▶ _EXERCISE DESCRIPTION_
Set down, exactly as they appear, the lines from the line holding "Write part 2" through the line holding "# shader building blocks", inclusive; output nothing outside that range.

(Rows from a 3D modeling dataset)
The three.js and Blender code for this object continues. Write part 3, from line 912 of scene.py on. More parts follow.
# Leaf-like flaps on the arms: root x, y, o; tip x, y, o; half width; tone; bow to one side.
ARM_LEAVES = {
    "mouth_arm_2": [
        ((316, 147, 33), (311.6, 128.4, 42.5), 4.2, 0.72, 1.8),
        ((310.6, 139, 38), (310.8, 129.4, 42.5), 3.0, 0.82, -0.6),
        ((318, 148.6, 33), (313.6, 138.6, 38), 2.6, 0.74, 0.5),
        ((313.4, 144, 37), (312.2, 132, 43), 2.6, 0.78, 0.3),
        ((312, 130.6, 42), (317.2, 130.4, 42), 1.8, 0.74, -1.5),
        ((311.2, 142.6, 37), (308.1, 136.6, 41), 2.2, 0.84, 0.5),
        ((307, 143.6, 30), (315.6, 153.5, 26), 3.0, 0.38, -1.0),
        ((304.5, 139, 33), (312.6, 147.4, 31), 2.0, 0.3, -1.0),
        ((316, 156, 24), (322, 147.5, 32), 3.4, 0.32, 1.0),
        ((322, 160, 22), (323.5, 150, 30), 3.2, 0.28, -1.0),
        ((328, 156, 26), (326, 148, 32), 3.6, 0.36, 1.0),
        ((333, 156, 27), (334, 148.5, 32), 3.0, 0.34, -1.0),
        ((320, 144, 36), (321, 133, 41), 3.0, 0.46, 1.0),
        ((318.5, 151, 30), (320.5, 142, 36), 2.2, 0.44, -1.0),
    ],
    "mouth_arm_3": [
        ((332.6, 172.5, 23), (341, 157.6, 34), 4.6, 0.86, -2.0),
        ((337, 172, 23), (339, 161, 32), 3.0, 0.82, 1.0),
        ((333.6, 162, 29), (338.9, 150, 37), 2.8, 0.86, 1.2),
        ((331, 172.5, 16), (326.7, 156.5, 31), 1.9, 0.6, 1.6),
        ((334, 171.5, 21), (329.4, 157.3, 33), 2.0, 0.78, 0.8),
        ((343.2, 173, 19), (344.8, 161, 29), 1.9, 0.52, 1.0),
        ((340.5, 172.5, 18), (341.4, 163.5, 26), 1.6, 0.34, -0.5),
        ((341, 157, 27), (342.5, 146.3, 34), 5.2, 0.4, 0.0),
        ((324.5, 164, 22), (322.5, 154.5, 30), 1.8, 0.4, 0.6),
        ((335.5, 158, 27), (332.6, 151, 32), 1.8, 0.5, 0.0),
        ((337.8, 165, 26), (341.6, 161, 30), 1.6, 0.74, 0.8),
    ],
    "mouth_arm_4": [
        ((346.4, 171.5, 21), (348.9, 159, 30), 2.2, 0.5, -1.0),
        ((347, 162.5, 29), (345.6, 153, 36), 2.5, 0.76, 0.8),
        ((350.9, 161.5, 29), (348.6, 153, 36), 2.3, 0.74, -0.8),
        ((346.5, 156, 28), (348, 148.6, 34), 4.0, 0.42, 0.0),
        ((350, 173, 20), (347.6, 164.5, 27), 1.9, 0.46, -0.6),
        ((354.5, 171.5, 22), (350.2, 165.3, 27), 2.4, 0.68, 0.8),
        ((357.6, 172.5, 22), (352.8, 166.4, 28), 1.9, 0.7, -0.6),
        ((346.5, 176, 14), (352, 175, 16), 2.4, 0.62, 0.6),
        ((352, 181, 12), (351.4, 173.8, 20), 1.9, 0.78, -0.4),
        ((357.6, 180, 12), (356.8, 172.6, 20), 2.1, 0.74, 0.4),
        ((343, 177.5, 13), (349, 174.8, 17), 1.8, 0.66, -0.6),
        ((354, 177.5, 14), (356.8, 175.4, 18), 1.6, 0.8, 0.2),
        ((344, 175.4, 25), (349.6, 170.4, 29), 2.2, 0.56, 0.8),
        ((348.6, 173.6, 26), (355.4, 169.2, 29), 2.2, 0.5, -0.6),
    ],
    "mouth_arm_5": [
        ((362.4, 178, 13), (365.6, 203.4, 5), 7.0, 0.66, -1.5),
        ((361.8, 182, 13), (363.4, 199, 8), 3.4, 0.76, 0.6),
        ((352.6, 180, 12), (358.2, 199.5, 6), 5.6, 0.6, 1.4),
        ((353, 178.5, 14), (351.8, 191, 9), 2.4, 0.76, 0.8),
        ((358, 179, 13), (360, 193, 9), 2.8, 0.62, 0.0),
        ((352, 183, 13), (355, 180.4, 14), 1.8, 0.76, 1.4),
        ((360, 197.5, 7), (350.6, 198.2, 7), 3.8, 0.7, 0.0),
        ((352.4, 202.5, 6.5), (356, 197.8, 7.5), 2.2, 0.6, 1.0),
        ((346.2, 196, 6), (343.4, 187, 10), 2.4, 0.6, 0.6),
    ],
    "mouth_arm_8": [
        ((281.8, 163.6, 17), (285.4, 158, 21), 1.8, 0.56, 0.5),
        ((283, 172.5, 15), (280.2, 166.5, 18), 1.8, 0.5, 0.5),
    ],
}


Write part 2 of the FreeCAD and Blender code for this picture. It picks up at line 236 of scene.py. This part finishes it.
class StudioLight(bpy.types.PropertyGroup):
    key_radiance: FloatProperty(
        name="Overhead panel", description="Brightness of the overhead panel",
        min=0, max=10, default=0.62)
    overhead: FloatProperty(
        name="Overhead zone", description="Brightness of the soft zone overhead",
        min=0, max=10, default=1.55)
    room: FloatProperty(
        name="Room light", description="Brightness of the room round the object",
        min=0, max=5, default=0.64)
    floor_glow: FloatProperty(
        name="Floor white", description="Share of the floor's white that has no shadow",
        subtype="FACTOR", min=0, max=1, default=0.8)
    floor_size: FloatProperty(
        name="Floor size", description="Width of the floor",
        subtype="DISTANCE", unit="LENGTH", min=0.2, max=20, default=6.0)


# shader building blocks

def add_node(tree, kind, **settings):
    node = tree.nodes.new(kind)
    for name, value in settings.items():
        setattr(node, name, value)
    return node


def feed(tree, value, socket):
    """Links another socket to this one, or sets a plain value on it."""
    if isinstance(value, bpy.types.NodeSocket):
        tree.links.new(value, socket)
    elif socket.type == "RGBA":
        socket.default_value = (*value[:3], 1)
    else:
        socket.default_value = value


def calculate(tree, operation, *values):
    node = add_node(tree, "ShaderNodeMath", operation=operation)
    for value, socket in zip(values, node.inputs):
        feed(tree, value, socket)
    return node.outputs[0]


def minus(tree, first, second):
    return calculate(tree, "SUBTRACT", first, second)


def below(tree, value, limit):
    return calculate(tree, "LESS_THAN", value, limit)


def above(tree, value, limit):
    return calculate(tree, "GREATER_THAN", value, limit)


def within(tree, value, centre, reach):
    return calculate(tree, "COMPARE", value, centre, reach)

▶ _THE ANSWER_
Write part 2 of the FreeCAD and Blender code for this picture. It picks up at line 236 of scene.py. This part finishes it.
class StudioLight(bpy.types.PropertyGroup):
    key_radiance: FloatProperty(
        name="Overhead panel", description="Brightness of the overhead panel",
        min=0, max=10, default=0.62)
    overhead: FloatProperty(
        name="Overhead zone", description="Brightness of the soft zone overhead",
        min=0, max=10, default=1.55)
    room: FloatProperty(
        name="Room light", description="Brightness of the room round the object",
        min=0, max=5, default=0.64)
    floor_glow: FloatProperty(
        name="Floor white", description="Share of the floor's white that has no shadow",
        subtype="FACTOR", min=0, max=1, default=0.8)
    floor_size: FloatProperty(
        name="Floor size", description="Width of the floor",
        subtype="DISTANCE", unit="LENGTH", min=0.2, max=20, default=6.0)


# shader building blocks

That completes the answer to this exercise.